SJ: Would you say that compassion in organisations needs to be top-down and that it needs to come from senior leadership?


MD: YES! However, that may not be enough as there are multiple levels of managerial staff.


We often rely on managers to guide and lead us. Therefore, it is important that compassion is instilled at this level as a leading example. 

SJ: What would help you move forward with this and instil more compassion?


MD: I believe in – and highly value – community.


I would like a community support system to continue my self-compassion journey and to instil the conditions for compassion in my workplace.

In moments of doubt and stress, I want to be heard. Hearing others’ perspectives on how they have moved through a particular situation teaches me coping skills.

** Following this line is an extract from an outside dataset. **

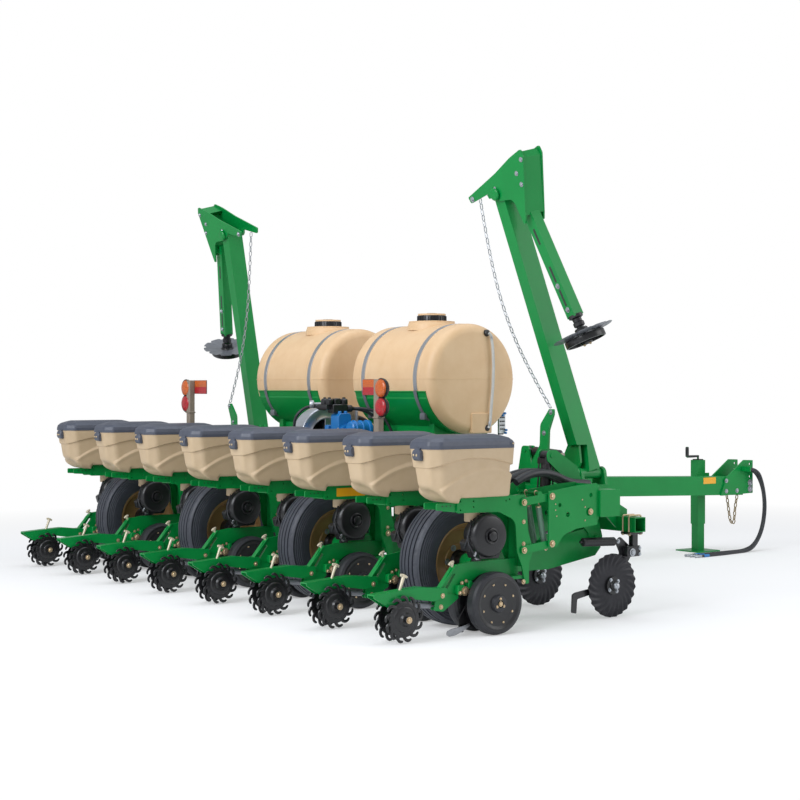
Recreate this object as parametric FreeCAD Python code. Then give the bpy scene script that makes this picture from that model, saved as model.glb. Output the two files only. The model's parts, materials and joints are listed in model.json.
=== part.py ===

For example, being a part of your compassion community calls, where we come from different organisations and backgrounds is helpful. It feels safe to blend personal and professional lives in this type of environment.


SJ: What else would you like to share related to compassion? 


MD: We all experience some pain and struggle that will, over time, move us forward. Having people believing in me has been crucial in these times.


Compassion means being there for others during their struggles, helping them find the strength to stand up for themselves and ask for change.

Compassion matters in all types of relationships – with colleagues and managers, with friends and family, with romantic partners.


When I feel stressed in a relationship, I ask myself: Where are compassion and respect? Is there understanding? 

Then, I think of relationships where I feel safe and belonging. I believe that we demonstrate self-compassion when we work on our fears, understand where they come from, are kind towards those triggers and find our strengths. I top it off by writing a sticker on my wall that says: “I deserve better”. Because I do – and you do, too.  

 

 

This conversation reflects Malavika Divakarans’s personal views and does not represent the views of any organisation she is currently or has previously been affiliated with.